One other thing Nate and I agreed on that is so great about music is that not only is there new stuff always coming out, but there's a deep, deep past to discover. Like this band called Titanic Love Affair that Jay Bennet was in during the 90s. [check this out - you'll be blown away] Nate lost it a while back - one of those things that gets split, 'nuff said - and he's looking for it again. Or going through Half Price and finding Public Image Ltd.'s Album. "I loved 9 and I dug Happy? okay, I guess I'll check this out..." and being blown away by it. Or "Ive always heard about Southside Johnny.
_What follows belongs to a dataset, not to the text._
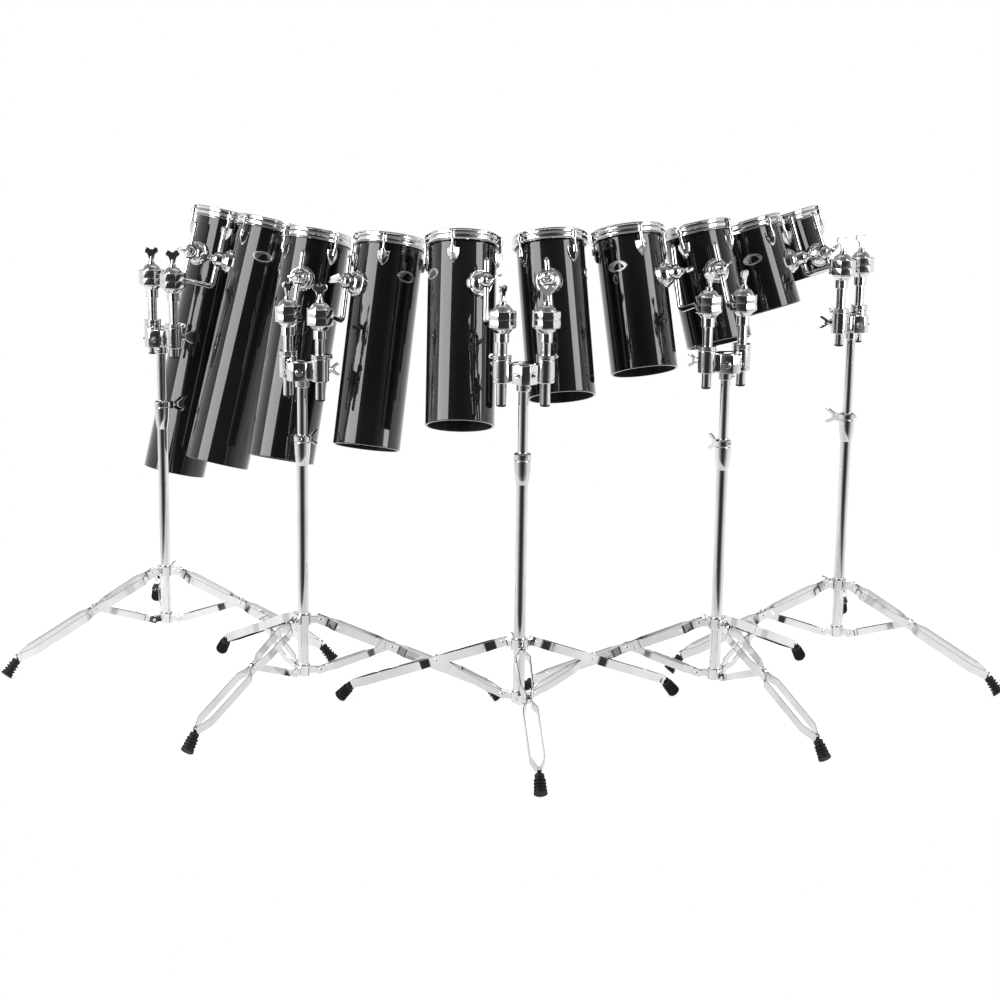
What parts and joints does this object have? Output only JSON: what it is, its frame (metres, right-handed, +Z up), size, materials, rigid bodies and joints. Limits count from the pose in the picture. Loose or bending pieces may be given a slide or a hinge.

I guess you can't lose for $3.99." Or over the last couple of years, I have been on a soul and funk kick and I have found so much great stuff [Johnny 'Guitar' Watson, the Meters, the Intruders, the Sylistics, the Dramatics, Bobby Womack, the Isley Brothers' Showdown, Issac Hayes' Black Moses, Funkadelic's Let's Take It To the Stage, Parliament's Up For the Down Stroke... just to name a few]. But I know even with all the CDs, albums and digital downloads I have - and I have a LOT - I still am just scratching the surface.
I have found that the thing I love about Music is that it's as deep as the oceans, you can follow it back up the rivers, streams and creeks to the sources and find all kinds of incredible things along the way and it never dries up - every time someone puts out a new album or writes a new song, it's another drop of rain keeping the whole thing rolling.